WRITTEN INSTRUCTION: Scan the material for the word "attach", and copy each line where it shows up.

SOURCE EXCERPT:
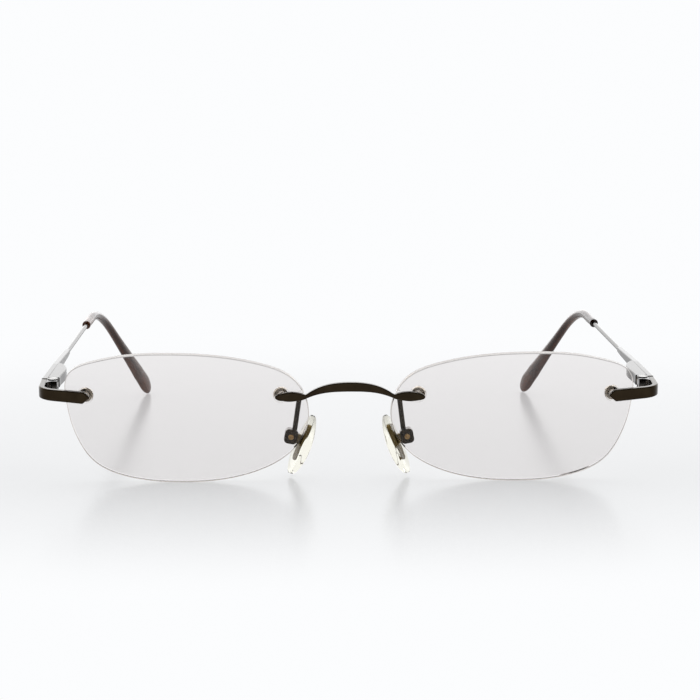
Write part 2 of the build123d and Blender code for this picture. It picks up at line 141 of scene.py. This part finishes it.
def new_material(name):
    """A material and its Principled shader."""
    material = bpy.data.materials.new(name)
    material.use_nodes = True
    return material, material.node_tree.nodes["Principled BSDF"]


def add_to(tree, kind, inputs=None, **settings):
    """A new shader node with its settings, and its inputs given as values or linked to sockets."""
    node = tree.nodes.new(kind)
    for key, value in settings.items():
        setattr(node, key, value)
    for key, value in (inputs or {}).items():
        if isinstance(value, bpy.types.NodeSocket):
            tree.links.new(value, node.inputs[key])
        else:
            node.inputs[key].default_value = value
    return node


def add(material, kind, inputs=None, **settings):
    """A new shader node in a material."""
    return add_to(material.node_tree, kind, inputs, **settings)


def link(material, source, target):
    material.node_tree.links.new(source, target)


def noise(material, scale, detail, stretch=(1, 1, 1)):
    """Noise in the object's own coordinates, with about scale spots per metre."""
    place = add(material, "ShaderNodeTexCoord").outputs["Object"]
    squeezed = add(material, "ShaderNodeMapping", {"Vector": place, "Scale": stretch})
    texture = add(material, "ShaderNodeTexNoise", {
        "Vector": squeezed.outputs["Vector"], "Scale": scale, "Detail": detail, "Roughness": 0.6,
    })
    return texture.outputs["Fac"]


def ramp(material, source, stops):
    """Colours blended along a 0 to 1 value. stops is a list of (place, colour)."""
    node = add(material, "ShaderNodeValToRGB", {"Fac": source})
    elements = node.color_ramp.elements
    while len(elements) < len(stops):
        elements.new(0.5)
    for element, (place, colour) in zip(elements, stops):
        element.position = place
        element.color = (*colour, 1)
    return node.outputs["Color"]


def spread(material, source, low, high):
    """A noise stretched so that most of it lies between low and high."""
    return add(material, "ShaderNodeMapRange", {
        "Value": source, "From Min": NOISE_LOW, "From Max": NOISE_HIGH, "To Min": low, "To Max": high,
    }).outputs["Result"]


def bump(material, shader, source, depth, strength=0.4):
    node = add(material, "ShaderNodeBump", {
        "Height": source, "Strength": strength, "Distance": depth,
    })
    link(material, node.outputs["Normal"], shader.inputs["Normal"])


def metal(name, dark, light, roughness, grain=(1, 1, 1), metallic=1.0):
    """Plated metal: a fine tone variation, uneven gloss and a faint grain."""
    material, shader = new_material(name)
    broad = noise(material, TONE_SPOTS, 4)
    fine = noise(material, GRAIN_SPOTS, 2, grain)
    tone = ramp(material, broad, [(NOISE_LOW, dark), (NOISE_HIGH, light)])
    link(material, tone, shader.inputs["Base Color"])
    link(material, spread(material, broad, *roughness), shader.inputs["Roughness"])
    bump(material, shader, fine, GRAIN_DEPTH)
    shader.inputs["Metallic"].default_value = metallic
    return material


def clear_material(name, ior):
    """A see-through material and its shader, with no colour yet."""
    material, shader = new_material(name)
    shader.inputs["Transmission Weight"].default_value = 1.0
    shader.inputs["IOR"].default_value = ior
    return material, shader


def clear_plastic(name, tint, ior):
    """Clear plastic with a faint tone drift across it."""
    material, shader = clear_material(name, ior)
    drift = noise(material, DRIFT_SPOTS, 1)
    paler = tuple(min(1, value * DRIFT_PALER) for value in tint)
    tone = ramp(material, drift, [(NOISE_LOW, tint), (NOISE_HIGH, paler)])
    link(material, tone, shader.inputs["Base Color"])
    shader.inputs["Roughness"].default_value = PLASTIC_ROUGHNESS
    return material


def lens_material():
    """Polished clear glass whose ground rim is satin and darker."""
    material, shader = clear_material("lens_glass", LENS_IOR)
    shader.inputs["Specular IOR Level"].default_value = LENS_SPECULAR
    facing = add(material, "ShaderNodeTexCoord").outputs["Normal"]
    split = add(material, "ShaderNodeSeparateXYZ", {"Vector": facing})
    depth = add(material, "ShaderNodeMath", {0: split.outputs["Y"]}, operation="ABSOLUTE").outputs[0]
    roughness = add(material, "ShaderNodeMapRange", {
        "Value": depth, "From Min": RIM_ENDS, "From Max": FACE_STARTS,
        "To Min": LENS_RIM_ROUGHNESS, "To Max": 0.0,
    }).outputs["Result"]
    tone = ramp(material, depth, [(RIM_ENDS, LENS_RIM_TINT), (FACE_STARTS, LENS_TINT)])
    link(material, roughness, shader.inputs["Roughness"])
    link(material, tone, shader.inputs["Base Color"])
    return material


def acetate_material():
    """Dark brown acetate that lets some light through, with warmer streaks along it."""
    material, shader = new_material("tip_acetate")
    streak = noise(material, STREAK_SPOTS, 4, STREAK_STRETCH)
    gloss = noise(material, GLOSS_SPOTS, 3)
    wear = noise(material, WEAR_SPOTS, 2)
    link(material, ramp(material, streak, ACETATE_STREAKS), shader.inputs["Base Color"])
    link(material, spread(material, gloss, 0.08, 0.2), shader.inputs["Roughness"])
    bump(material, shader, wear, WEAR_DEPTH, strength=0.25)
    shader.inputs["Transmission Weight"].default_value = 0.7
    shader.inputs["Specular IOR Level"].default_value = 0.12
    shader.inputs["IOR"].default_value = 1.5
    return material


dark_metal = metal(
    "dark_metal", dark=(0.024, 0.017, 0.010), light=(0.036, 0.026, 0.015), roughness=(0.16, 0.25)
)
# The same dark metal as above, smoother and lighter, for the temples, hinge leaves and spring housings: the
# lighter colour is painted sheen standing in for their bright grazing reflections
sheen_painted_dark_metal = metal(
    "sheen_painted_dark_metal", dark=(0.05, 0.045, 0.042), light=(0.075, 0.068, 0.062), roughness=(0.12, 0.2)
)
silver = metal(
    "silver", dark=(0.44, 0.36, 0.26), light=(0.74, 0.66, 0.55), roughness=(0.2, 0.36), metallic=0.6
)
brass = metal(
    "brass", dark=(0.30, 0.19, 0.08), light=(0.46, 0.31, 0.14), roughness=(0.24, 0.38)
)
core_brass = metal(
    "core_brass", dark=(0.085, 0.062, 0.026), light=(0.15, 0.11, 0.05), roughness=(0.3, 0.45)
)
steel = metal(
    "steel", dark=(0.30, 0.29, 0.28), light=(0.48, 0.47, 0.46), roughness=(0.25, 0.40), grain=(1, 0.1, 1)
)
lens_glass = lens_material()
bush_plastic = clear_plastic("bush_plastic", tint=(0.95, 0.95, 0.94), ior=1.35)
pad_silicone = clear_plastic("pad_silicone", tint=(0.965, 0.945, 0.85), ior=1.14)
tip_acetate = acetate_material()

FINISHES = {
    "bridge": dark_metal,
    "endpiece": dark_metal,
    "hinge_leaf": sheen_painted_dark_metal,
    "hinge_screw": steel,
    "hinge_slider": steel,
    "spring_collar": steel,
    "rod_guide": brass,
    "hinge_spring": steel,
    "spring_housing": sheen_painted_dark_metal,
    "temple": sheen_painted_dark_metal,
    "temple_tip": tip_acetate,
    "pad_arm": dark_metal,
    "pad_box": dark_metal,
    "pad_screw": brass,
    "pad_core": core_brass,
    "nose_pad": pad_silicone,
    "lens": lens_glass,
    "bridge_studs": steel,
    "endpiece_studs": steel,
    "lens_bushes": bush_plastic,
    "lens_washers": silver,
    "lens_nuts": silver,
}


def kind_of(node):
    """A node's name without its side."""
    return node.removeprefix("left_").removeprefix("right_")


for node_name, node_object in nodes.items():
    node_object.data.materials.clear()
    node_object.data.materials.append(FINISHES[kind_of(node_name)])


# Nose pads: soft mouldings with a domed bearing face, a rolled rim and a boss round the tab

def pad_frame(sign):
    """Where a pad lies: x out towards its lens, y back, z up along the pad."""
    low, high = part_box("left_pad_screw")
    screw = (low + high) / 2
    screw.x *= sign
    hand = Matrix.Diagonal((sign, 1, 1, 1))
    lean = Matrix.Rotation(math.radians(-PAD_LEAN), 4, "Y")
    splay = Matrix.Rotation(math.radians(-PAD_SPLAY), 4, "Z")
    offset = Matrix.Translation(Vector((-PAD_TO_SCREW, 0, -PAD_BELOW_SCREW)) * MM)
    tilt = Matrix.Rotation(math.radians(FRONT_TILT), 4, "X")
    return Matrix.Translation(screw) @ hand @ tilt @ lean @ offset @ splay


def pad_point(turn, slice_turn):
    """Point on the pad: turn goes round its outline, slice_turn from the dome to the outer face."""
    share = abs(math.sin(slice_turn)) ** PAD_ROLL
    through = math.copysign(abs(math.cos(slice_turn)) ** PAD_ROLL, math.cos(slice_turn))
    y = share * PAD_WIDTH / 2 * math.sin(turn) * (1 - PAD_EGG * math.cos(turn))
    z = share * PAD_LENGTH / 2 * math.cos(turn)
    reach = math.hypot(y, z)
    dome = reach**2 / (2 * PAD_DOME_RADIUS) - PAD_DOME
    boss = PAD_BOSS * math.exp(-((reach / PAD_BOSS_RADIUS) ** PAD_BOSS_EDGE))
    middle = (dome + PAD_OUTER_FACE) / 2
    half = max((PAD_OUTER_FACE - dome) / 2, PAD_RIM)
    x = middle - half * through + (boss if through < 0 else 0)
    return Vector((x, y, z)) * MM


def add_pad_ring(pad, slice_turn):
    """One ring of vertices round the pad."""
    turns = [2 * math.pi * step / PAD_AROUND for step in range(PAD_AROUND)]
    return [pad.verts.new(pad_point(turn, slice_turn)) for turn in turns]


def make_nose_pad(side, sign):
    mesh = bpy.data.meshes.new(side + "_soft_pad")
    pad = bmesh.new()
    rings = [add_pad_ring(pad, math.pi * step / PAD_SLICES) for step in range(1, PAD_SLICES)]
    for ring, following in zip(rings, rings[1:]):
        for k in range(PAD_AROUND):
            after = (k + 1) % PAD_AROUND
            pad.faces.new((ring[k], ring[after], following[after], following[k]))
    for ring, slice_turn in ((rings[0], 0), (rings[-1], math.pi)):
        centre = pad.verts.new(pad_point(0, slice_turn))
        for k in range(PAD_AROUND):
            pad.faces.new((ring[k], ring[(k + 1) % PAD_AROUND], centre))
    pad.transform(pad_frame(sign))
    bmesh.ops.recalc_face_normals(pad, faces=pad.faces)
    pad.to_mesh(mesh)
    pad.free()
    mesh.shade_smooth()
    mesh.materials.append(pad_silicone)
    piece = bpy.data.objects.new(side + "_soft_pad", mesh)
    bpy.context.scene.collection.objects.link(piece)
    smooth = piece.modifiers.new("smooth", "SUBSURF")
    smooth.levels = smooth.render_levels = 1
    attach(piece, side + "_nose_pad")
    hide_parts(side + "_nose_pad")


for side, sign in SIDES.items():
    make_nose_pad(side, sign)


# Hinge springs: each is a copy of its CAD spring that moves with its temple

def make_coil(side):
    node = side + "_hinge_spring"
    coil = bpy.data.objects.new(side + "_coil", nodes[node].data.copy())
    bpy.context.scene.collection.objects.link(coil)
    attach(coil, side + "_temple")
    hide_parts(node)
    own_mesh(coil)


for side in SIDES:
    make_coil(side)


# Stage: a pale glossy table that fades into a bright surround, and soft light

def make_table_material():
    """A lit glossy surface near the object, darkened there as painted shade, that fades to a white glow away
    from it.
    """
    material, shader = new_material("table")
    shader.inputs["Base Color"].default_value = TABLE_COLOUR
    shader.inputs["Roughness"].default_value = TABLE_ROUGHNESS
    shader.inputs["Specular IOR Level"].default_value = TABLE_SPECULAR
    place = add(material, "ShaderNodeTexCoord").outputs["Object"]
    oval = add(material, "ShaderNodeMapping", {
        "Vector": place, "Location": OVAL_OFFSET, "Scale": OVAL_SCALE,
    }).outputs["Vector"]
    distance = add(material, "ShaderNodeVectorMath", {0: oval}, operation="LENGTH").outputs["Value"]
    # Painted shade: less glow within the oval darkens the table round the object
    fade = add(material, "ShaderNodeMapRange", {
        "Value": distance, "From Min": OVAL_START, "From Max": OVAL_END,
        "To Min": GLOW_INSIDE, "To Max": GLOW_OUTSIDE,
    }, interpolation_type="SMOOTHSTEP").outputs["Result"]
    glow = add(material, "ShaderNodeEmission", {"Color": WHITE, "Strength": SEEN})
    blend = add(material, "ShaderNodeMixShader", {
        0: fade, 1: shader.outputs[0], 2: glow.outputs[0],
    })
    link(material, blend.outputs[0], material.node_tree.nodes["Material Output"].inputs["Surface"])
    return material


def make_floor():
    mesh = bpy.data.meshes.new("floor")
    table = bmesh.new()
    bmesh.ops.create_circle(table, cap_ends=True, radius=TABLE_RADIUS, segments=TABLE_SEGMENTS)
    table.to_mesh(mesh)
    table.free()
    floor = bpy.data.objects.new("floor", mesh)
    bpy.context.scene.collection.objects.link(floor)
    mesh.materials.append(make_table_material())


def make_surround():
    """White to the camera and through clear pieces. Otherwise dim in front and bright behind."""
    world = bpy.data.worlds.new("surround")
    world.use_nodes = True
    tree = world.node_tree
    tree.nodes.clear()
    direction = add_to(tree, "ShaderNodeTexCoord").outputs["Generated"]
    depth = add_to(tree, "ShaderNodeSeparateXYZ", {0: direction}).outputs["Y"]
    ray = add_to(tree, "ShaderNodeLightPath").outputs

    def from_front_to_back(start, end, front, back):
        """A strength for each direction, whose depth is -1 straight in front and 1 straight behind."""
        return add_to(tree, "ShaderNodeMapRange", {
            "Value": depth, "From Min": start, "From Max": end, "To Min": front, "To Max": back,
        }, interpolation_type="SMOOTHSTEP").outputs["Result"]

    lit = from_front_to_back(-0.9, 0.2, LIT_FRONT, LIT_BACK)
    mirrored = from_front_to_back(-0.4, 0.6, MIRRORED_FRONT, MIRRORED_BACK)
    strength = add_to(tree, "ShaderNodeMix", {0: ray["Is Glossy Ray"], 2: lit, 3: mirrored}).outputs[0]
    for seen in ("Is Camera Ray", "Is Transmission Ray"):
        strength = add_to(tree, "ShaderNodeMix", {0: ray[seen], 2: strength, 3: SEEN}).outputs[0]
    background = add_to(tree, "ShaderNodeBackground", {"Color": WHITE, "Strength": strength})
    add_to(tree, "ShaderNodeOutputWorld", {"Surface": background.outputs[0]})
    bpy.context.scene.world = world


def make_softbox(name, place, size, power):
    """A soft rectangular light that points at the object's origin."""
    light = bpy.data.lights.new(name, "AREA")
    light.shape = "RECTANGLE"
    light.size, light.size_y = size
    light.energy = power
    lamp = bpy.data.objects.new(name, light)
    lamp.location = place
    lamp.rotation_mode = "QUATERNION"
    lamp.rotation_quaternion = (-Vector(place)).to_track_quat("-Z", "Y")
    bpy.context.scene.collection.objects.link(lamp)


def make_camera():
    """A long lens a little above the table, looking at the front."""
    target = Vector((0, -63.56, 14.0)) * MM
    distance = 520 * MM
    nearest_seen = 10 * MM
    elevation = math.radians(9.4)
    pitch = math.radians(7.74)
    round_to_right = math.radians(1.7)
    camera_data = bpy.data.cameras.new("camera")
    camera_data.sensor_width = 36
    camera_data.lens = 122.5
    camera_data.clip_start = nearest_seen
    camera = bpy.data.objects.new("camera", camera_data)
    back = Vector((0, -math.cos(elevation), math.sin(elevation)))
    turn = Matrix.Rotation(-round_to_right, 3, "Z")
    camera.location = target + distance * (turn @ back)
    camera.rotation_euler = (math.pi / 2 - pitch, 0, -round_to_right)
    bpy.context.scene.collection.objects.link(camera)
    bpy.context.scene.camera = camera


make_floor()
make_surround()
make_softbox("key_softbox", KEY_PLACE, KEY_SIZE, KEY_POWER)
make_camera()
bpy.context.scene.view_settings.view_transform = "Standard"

OUTPUT BELOW:
    attach(piece, side + "_nose_pad")
    attach(coil, side + "_temple")